— START —

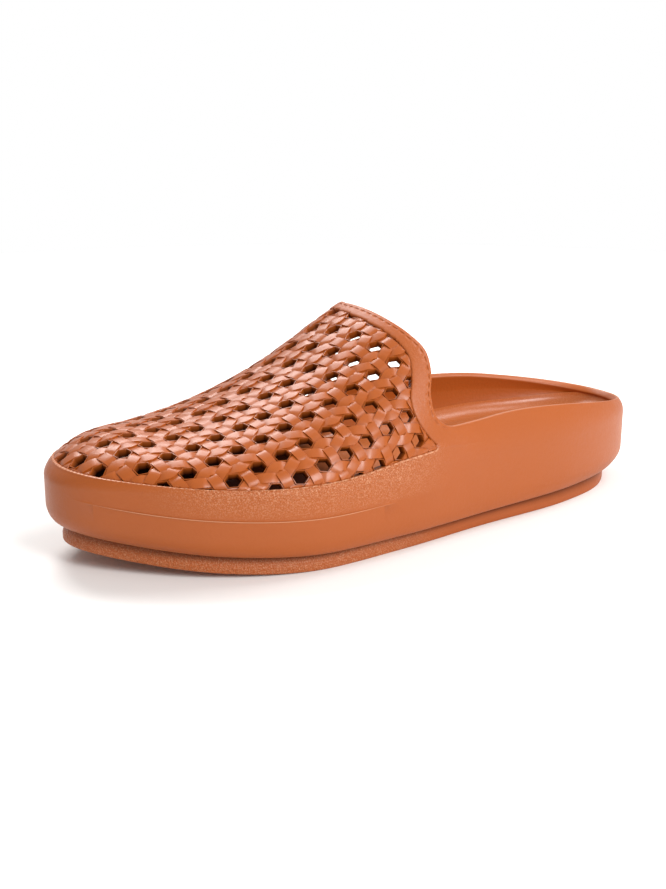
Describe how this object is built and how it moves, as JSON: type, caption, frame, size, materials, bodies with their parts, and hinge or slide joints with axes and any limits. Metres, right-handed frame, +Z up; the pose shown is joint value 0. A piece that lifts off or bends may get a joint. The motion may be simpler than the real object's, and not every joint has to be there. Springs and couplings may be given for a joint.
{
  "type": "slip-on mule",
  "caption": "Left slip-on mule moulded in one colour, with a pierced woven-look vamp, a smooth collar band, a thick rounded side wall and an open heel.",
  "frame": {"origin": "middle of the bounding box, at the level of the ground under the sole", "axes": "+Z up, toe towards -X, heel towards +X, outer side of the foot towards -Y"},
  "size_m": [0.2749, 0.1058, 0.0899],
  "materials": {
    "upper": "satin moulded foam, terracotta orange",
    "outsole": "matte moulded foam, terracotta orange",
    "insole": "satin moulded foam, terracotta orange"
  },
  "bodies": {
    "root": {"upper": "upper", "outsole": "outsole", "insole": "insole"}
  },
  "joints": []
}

— END —
— START —

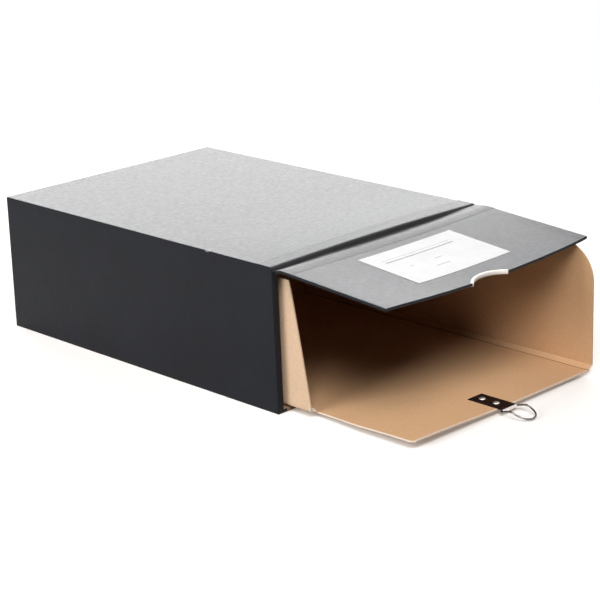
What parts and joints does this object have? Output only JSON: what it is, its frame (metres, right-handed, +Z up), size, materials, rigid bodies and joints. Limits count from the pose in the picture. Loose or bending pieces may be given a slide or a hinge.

— END —

→ Exercise requirements
Filter the records, keeping only lines that contain "axes", and show those lines.

→ Solution below
Describe how this object is built and how it moves, as JSON: type, caption, frame, size, materials, bodies with their parts, and hinge or slide joints with axes and any limits. Metres, right-handed frame, +Z up; the pose shown is joint value 0. A piece that lifts off or bends may get a joint. The motion may be simpler than the real object's, and not every joint has to be there. Springs and couplings may be given for a joint.
  "frame": {"origin": "middle of the bounding box, at the level of the ground under the sole", "axes": "+Z up, toe towards -X, heel towards +X, outer side of the foot towards -Y"},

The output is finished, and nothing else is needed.